**Given data**
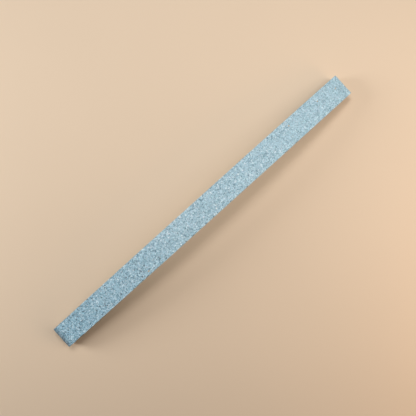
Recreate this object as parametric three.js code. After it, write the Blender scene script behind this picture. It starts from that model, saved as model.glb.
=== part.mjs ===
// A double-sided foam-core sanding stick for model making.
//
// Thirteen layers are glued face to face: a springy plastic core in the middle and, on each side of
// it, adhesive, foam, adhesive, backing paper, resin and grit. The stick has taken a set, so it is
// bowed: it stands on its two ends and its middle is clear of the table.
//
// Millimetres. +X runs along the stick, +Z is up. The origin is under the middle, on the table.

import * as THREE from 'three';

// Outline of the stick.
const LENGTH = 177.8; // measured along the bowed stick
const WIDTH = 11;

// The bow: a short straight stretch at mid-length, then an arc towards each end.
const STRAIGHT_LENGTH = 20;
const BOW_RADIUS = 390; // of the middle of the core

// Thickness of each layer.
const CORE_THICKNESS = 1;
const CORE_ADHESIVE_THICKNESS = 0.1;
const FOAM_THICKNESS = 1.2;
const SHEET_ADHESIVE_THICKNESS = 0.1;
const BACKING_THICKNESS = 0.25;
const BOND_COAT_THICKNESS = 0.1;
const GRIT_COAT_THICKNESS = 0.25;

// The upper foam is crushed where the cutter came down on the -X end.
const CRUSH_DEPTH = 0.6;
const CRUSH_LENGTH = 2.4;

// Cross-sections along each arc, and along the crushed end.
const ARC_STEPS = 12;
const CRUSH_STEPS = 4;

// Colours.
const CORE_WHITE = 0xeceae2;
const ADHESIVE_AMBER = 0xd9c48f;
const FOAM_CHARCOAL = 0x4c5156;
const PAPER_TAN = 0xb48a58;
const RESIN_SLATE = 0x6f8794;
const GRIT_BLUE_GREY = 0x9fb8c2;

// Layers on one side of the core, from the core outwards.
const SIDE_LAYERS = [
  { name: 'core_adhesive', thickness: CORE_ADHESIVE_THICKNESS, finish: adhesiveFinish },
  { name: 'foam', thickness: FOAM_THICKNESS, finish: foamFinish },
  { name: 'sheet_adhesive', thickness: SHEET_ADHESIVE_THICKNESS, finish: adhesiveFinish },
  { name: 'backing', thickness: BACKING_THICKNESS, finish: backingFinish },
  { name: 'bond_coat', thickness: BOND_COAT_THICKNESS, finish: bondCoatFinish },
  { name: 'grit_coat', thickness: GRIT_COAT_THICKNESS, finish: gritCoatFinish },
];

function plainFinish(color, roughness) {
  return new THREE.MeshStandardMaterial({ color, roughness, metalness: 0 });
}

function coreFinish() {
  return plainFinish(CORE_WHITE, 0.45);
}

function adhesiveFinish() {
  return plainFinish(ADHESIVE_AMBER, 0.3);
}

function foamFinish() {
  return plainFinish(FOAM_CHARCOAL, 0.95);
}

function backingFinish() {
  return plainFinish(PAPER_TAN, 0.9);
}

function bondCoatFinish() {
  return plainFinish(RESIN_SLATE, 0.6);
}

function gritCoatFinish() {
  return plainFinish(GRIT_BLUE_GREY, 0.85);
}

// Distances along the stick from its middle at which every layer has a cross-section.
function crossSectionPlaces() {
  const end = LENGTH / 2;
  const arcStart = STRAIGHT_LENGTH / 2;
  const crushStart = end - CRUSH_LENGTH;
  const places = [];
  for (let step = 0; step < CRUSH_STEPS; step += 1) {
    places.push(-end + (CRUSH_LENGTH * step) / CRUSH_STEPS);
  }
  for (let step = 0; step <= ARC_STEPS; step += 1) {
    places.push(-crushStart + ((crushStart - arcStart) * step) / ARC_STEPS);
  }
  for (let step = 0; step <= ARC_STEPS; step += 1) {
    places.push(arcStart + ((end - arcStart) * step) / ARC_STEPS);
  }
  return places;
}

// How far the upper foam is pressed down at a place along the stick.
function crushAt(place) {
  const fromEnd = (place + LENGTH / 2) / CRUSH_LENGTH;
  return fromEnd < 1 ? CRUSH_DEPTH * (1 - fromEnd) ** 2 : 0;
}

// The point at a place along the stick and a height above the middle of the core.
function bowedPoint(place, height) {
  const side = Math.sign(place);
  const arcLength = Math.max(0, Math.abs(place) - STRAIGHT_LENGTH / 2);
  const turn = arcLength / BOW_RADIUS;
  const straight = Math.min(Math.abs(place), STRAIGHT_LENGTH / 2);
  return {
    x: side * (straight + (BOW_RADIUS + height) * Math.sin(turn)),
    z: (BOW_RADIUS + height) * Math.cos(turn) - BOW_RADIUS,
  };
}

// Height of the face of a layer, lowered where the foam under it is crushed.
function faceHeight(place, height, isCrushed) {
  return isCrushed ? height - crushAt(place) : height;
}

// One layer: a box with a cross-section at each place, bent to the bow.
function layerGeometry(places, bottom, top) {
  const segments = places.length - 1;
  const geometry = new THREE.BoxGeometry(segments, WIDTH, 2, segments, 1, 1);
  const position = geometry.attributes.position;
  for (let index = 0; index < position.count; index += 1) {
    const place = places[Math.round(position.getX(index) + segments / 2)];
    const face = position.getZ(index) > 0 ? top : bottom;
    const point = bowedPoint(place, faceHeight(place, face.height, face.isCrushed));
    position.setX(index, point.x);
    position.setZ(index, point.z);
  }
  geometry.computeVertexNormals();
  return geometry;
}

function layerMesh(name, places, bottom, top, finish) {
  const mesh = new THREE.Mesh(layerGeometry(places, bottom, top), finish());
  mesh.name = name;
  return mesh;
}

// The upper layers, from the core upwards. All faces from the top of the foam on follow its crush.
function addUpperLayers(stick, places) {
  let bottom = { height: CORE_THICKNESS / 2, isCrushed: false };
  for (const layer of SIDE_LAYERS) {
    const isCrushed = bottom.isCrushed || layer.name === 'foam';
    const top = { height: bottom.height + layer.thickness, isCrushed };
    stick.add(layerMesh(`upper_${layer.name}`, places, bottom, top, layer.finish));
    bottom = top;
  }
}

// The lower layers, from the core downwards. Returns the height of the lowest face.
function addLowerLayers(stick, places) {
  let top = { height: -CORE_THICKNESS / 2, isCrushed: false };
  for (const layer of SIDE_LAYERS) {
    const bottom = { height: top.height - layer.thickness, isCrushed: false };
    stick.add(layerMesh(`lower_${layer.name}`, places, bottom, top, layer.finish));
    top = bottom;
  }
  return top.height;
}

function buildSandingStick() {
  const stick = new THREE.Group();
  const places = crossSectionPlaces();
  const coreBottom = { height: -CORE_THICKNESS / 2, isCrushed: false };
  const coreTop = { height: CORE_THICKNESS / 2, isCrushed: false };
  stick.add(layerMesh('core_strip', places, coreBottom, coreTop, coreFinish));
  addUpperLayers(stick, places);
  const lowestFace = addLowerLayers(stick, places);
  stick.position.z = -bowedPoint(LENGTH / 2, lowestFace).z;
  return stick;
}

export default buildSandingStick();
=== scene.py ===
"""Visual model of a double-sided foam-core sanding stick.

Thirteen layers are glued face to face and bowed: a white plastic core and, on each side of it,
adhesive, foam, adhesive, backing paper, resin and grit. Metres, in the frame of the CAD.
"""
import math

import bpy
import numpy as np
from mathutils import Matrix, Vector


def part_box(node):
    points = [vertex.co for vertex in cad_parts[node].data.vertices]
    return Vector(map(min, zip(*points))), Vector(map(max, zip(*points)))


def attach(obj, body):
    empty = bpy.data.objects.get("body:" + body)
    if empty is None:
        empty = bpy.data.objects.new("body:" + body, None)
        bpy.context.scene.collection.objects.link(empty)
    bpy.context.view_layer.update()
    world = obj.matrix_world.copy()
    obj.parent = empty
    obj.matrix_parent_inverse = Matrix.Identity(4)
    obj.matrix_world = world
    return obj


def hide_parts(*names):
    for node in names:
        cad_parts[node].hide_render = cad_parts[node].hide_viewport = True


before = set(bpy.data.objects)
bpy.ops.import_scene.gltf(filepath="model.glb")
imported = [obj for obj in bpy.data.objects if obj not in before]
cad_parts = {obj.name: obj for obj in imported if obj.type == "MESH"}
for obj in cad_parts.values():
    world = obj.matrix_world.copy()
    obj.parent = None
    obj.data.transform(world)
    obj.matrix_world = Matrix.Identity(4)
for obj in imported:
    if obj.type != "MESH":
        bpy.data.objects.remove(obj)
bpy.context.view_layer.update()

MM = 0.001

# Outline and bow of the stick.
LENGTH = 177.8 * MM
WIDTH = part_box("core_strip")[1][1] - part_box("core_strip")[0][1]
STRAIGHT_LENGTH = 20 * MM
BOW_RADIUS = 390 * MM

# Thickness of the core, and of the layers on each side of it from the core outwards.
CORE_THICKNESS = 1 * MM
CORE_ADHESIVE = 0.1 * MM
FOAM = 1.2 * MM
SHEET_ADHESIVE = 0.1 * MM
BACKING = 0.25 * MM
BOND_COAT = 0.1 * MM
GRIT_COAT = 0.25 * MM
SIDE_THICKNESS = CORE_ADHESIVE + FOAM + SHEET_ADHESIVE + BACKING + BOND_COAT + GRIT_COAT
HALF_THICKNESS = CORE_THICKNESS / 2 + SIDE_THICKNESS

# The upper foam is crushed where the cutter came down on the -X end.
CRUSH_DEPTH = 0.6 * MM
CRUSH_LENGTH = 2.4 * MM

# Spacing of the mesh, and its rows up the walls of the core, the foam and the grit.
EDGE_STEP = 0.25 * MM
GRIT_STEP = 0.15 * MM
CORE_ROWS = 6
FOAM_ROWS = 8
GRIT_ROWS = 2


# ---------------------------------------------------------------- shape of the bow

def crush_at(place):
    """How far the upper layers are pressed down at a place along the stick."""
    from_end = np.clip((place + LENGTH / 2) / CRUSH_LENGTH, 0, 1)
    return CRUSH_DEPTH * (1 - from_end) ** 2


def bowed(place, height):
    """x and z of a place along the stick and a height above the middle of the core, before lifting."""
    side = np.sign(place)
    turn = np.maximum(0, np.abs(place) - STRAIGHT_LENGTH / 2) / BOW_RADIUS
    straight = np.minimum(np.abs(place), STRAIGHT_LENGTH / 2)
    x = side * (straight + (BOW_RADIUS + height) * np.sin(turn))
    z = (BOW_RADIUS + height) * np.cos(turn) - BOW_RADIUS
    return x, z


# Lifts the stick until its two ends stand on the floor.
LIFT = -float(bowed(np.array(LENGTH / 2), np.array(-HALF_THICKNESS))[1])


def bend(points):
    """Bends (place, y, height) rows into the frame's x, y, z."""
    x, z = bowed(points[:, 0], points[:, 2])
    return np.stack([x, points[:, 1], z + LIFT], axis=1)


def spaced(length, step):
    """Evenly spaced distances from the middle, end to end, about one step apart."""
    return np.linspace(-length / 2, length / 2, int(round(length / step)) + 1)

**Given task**
Quote nothing but the lines that run from the line containing "the lowest face." through the line containing "cad_parts[node].hide_render = cad_parts[node].hide_viewport", keeping both of them word for word.

**Finished exercise**
// The lower layers, from the core downwards. Returns the height of the lowest face.
function addLowerLayers(stick, places) {
  let top = { height: -CORE_THICKNESS / 2, isCrushed: false };
  for (const layer of SIDE_LAYERS) {
    const bottom = { height: top.height - layer.thickness, isCrushed: false };
    stick.add(layerMesh(`lower_${layer.name}`, places, bottom, top, layer.finish));
    top = bottom;
  }
  return top.height;
}

function buildSandingStick() {
  const stick = new THREE.Group();
  const places = crossSectionPlaces();
  const coreBottom = { height: -CORE_THICKNESS / 2, isCrushed: false };
  const coreTop = { height: CORE_THICKNESS / 2, isCrushed: false };
  stick.add(layerMesh('core_strip', places, coreBottom, coreTop, coreFinish));
  addUpperLayers(stick, places);
  const lowestFace = addLowerLayers(stick, places);
  stick.position.z = -bowedPoint(LENGTH / 2, lowestFace).z;
  return stick;
}

export default buildSandingStick();
=== scene.py ===
"""Visual model of a double-sided foam-core sanding stick.

Thirteen layers are glued face to face and bowed: a white plastic core and, on each side of it,
adhesive, foam, adhesive, backing paper, resin and grit. Metres, in the frame of the CAD.
"""
import math

import bpy
import numpy as np
from mathutils import Matrix, Vector


def part_box(node):
    points = [vertex.co for vertex in cad_parts[node].data.vertices]
    return Vector(map(min, zip(*points))), Vector(map(max, zip(*points)))


def attach(obj, body):
    empty = bpy.data.objects.get("body:" + body)
    if empty is None:
        empty = bpy.data.objects.new("body:" + body, None)
        bpy.context.scene.collection.objects.link(empty)
    bpy.context.view_layer.update()
    world = obj.matrix_world.copy()
    obj.parent = empty
    obj.matrix_parent_inverse = Matrix.Identity(4)
    obj.matrix_world = world
    return obj


def hide_parts(*names):
    for node in names:
        cad_parts[node].hide_render = cad_parts[node].hide_viewport = True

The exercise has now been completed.